It was 2 a.m. I was in the emergency ward when a patient was admitted, a relatively young guy—he’d had a drug overdose. My sense was that he was unemployed, maybe homeless. He was mumbling and groggy. We were watching him to make sure he didn’t stop breathing or go into withdrawal, but he seemed stable. Then his monitor went off—he flatlined.
We immediately called a code, which goes out over the loudspeakers, and the whole team comes. We were able to start CPR right away, because we were right there by the bedside. The sooner you start CPR, the better; if it’s been more than ten or fifteen minutes, it’s probably not going to work. I felt this pit in my stomach—it was the first time I was going to be in charge of running the code, the first time I would have the whole responsibility for saving this guy’s life or not.
First, we brought over the crash cart, which has a defibrillator and an Ambu bag, which is used to pump oxygen into someone who isn’t breathing. As soon as we rushed over, we checked his heart rhythm with the defibrillator’s electrodes, and found that his heart rhythm was abnormal. Then we knew we were going to have to shock him to try to restart the normal rhythm. The risk with using the defibrillator to shock is that either you’ll start the rhythm in an erratic way or it just won’t work at all. I had to administer the shocks. I grabbed the paddles.
I’m petite—five foot two—and he was a pretty big guy, so I had to stand on something so I could reach high enough to place the paddles on his chest. I yelled “Clear,” to make sure no one was touching the patient’s bed, so they wouldn’t get shocked too, and I stuck the paddles to the patient’s chest. Then I attached two electrodes to the paddles and pushed the button that delivers the shock, which, at 200 joules, is very strong. The first shock didn’t work. You wait a couple of minutes between jolts, and then you try again, upping the level. Meanwhile, other people on the team were still doing CPR, with someone giving chest compressions and someone else administering breaths with the Ambu bag.

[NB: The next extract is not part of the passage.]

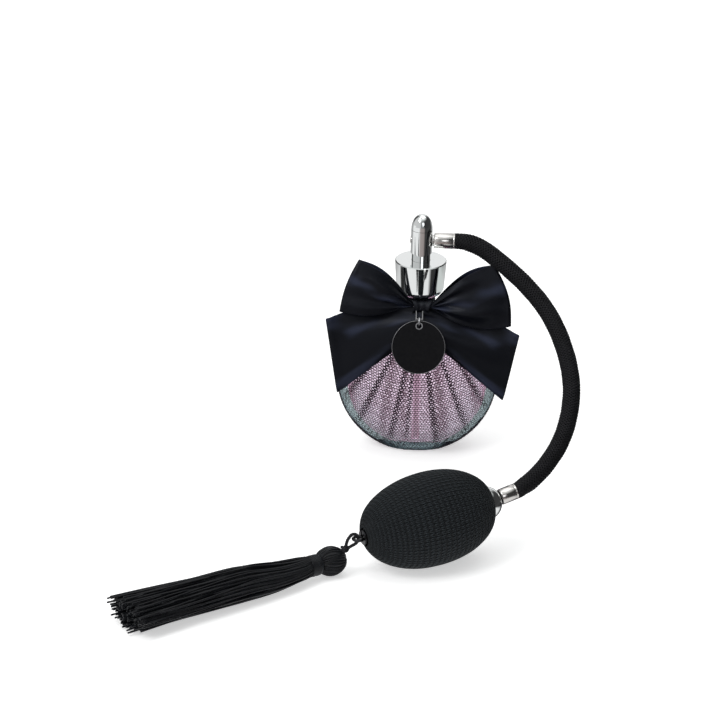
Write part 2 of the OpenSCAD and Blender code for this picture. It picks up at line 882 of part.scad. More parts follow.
glass_bottle();
perfume_fill();
mesh_sock();
sock_elastic();
neck_ribbon();
bow_loop_left();
bow_loop_right();
bow_tail_left();
bow_tail_right();
bow_knot();
tag_hanger();
tag_disc();
tag_eyelet();
tag_ring();
neck_gasket();
sprayer_plug();
dip_tube();
collar_shell();
collar_liner();
head_body();
head_finial();
nozzle_insert();
hose_nipple();
head_ferrule();
hose_braid();
hose_core();
bulb_ferrule();
bulb_nipple();
dome_cup();
outlet_valve_body();
outlet_valve_ball();
rubber_bulb();
bulb_cover();
inlet_valve_body();
inlet_valve_ball();
tassel_loop();
tassel_knot();
tassel_head();
tassel_wrap();
tassel_skirt();
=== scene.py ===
"""Perfume bottle with a bulb sprayer: net sock, satin bow, chrome head, braided hose and tassel."""

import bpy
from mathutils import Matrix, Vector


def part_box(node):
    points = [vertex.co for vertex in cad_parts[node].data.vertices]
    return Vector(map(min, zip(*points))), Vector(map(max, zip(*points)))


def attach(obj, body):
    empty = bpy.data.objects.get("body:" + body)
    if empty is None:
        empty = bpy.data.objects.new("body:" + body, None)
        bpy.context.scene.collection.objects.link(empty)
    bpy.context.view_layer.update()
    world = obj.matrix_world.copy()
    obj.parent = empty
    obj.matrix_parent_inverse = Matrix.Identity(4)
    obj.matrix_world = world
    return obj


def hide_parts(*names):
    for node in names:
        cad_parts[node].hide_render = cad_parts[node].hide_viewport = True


bl_info = {
    "name": "Bulb Sprayer Perfume Bottle",
    "version": (1, 0, 0),
    "blender": (4, 5, 0),
    "location": "View3D > Sidebar > Bottle",
    "description": "Dresses the packed bottle with its cloth, cords, threads and finishes",
    "category": "Object",
}

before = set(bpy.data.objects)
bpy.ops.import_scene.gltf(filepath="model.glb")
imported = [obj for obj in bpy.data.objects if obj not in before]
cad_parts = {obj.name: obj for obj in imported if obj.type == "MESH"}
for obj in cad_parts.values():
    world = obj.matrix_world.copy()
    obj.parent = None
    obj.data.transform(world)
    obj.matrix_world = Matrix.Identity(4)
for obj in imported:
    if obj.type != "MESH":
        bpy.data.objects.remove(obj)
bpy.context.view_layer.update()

import math
import random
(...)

When you give a shock, you see the patient jump a little. Each time you administer the shock, you’re thinking, “Oh my God, I really hope this works.” We shocked the patient again, and that second he just sat up. Somehow, he must have had a memory of what had happened, because he sat upright and punched out his arm, hitting me right in the chest. It hurt a little, but mostly I was stunned. Normally, people don’t wake up after defibrillation. Their hearts go back to normal rhythm, but they’re still unconscious. In this case, there was no warning. I got hit square in the chest. I remember thinking, What’s happening? Is this some weird reaction to the electricity? But then I saw that his eyes were open, and I saw that he was awake, and I was relieved. The woman at my side—my friend, and a co-resident—yelled at the patient: “Hey, she just saved your life, stop it!” That broke the tension, and we all started laughing. We were so elated that we’d been able to save him.
I don’t think any of us slept that night. So many people go into medicine because they want to save people’s lives, and then you go into a hospital and you see how much of medicine is about what you can’t help. This case was a good jolt of positivity.